Structured object records
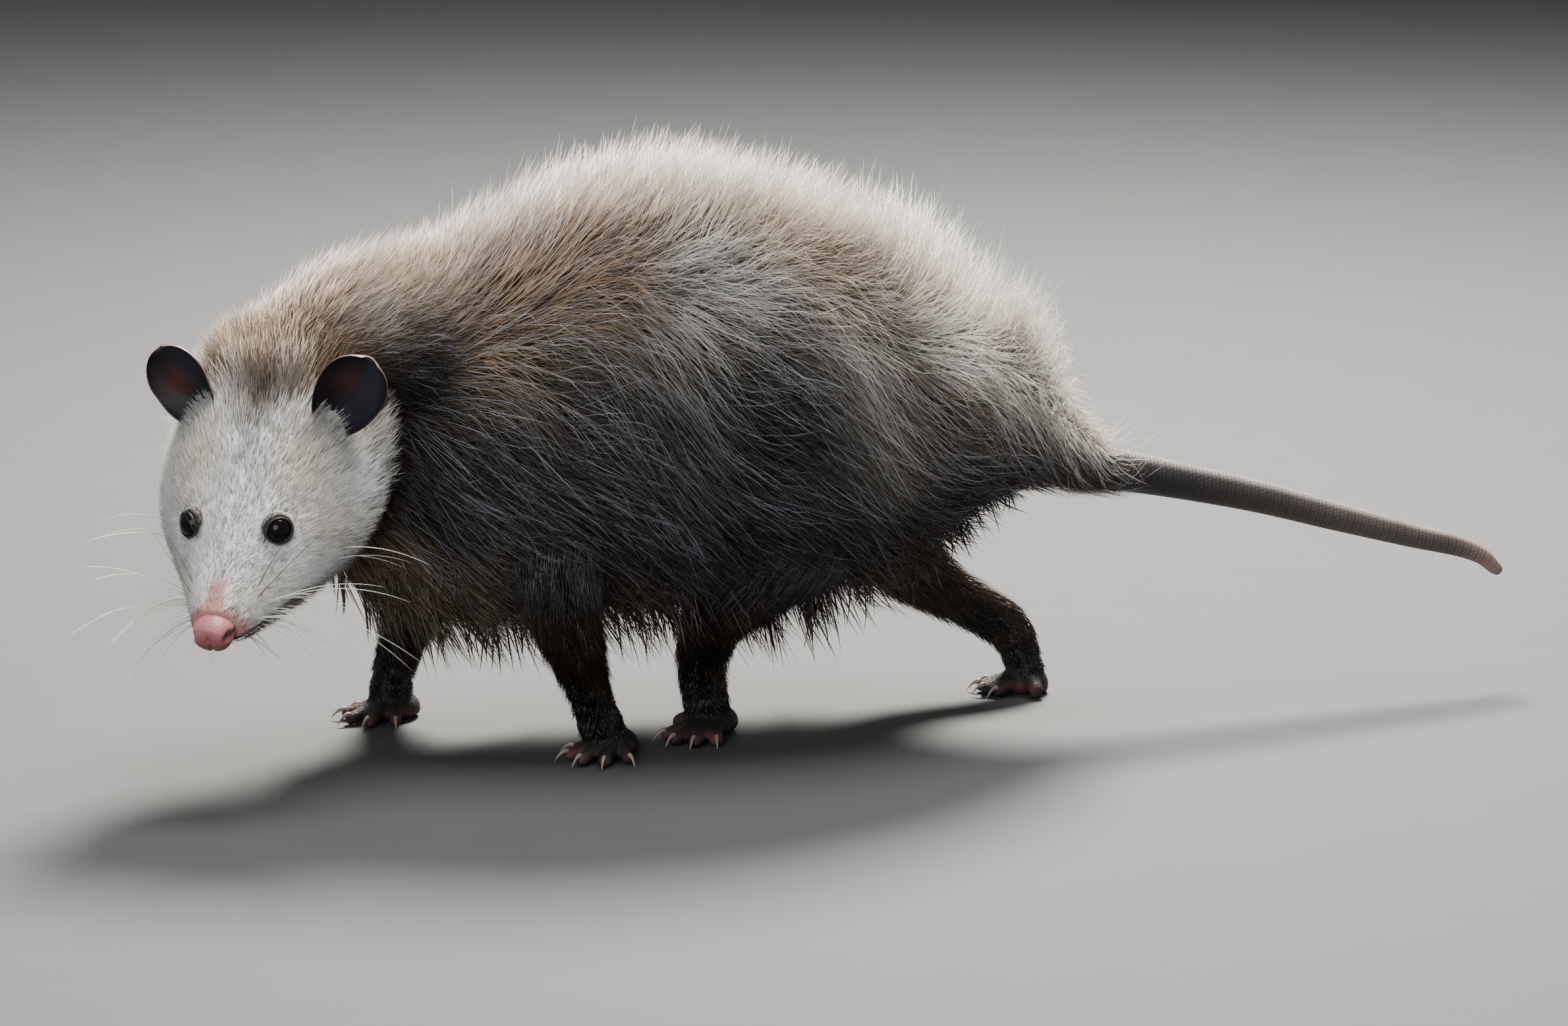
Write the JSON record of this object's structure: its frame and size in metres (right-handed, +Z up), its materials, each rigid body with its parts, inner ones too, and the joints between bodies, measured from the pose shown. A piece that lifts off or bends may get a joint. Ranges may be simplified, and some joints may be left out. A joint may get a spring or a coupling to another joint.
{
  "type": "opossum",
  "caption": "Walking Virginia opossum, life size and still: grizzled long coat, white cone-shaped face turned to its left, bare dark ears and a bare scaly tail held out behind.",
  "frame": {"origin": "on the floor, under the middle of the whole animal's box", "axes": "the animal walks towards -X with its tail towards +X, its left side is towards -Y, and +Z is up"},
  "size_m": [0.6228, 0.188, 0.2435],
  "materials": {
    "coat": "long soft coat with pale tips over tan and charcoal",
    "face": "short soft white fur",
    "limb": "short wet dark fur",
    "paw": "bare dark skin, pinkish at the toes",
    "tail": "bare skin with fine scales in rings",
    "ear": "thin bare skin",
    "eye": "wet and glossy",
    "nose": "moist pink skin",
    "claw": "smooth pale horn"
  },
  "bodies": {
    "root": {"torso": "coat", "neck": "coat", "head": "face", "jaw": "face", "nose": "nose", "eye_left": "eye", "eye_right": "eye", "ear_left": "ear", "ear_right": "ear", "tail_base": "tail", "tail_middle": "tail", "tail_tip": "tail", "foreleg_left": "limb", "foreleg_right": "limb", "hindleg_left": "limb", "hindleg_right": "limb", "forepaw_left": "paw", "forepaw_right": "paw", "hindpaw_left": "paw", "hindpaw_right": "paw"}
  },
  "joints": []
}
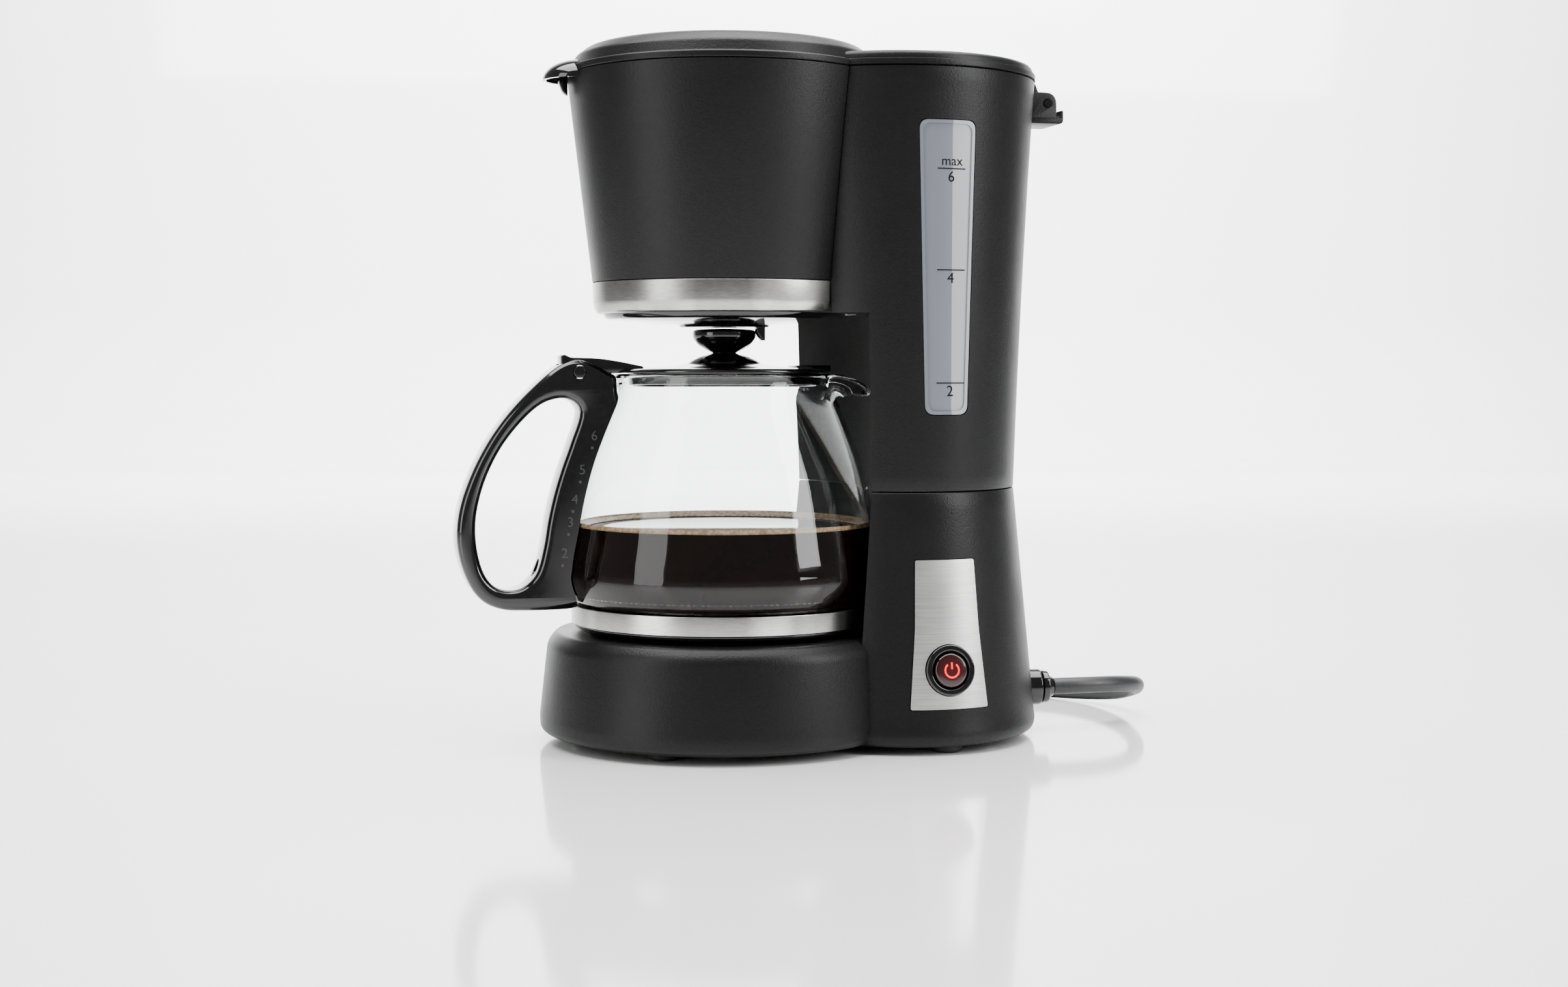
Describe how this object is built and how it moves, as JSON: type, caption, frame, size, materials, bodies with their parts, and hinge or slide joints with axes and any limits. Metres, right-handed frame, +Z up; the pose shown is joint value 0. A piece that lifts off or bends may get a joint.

# TASK
The records above must be repeated exactly, every one of them.

# THE RESULT
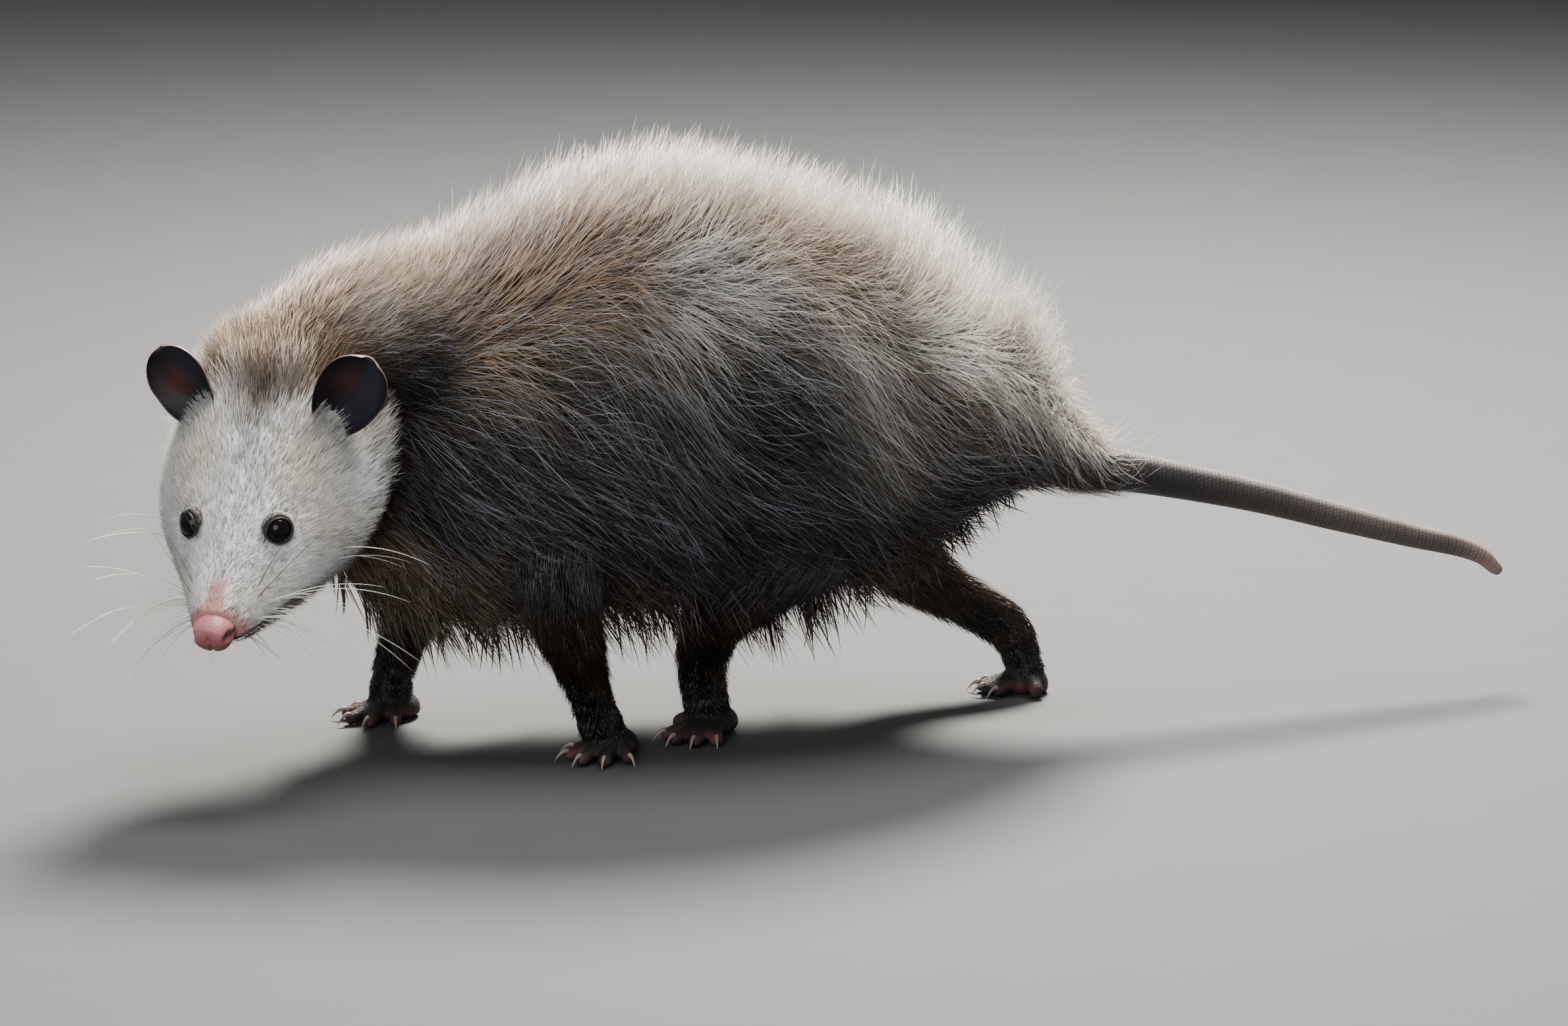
Write the JSON record of this object's structure: its frame and size in metres (right-handed, +Z up), its materials, each rigid body with its parts, inner ones too, and the joints between bodies, measured from the pose shown. A piece that lifts off or bends may get a joint. Ranges may be simplified, and some joints may be left out. A joint may get a spring or a coupling to another joint.
{
  "type": "opossum",
  "caption": "Walking Virginia opossum, life size and still: grizzled long coat, white cone-shaped face turned to its left, bare dark ears and a bare scaly tail held out behind.",
  "frame": {"origin": "on the floor, under the middle of the whole animal's box", "axes": "the animal walks towards -X with its tail towards +X, its left side is towards -Y, and +Z is up"},
  "size_m": [0.6228, 0.188, 0.2435],
  "materials": {
    "coat": "long soft coat with pale tips over tan and charcoal",
    "face": "short soft white fur",
    "limb": "short wet dark fur",
    "paw": "bare dark skin, pinkish at the toes",
    "tail": "bare skin with fine scales in rings",
    "ear": "thin bare skin",
    "eye": "wet and glossy",
    "nose": "moist pink skin",
    "claw": "smooth pale horn"
  },
  "bodies": {
    "root": {"torso": "coat", "neck": "coat", "head": "face", "jaw": "face", "nose": "nose", "eye_left": "eye", "eye_right": "eye", "ear_left": "ear", "ear_right": "ear", "tail_base": "tail", "tail_middle": "tail", "tail_tip": "tail", "foreleg_left": "limb", "foreleg_right": "limb", "hindleg_left": "limb", "hindleg_right": "limb", "forepaw_left": "paw", "forepaw_right": "paw", "hindpaw_left": "paw", "hindpaw_right": "paw"}
  },
  "joints": []
}
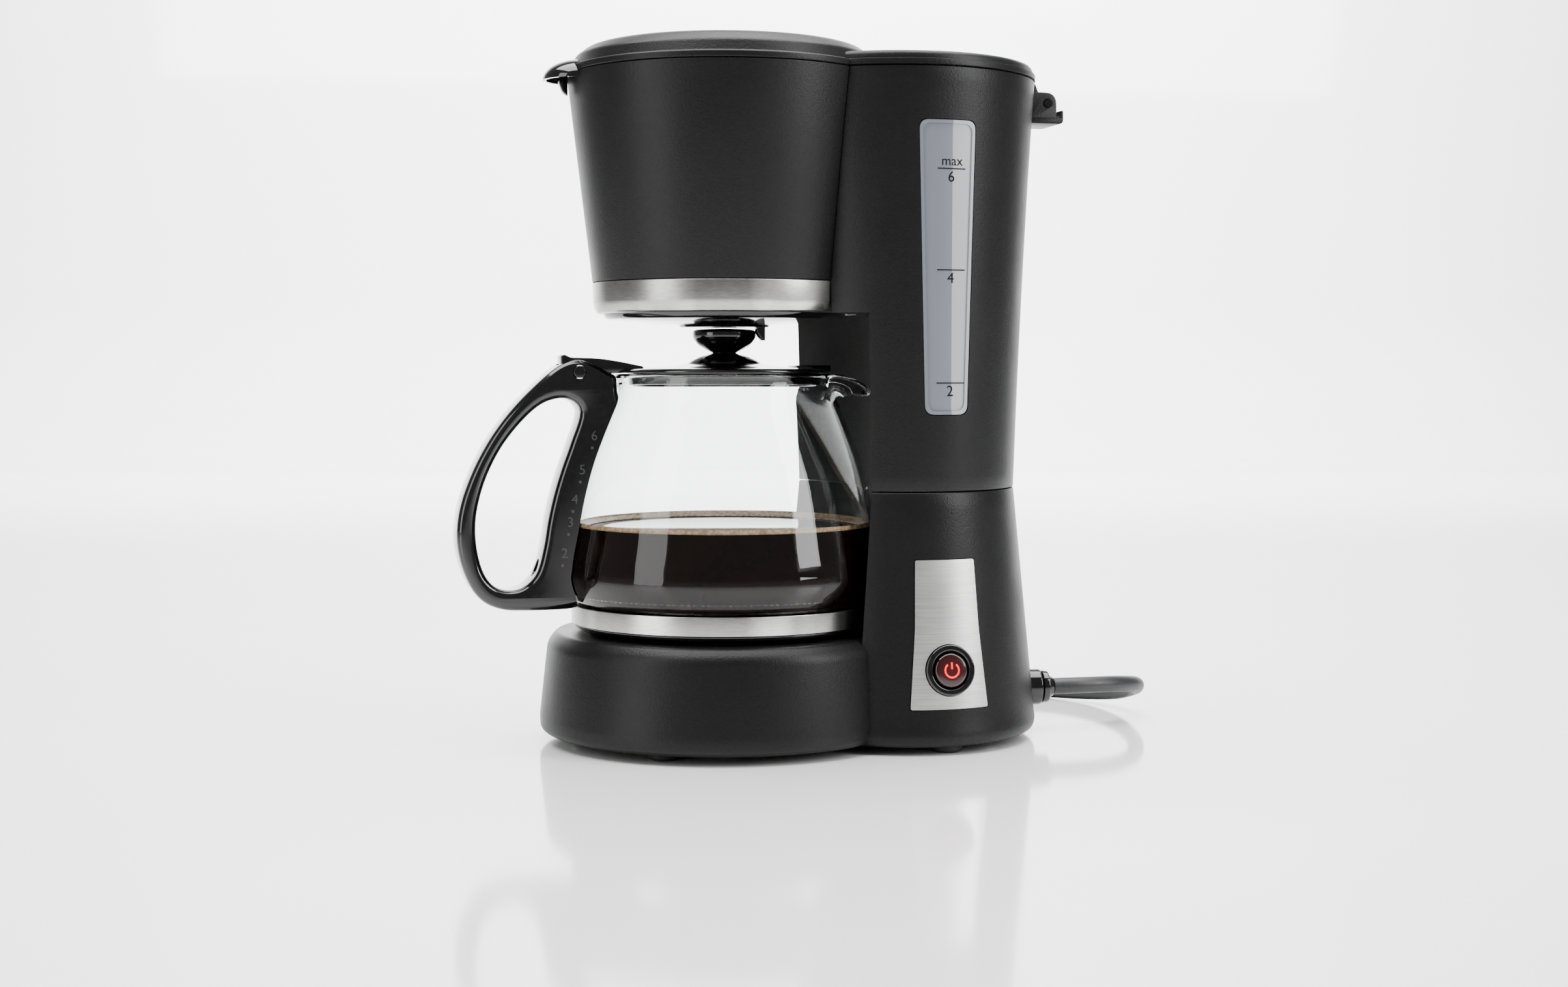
Describe how this object is built and how it moves, as JSON: type, caption, frame, size, materials, bodies with their parts, and hinge or slide joints with axes and any limits. Metres, right-handed frame, +Z up; the pose shown is joint value 0. A piece that lifts off or bends may get a joint.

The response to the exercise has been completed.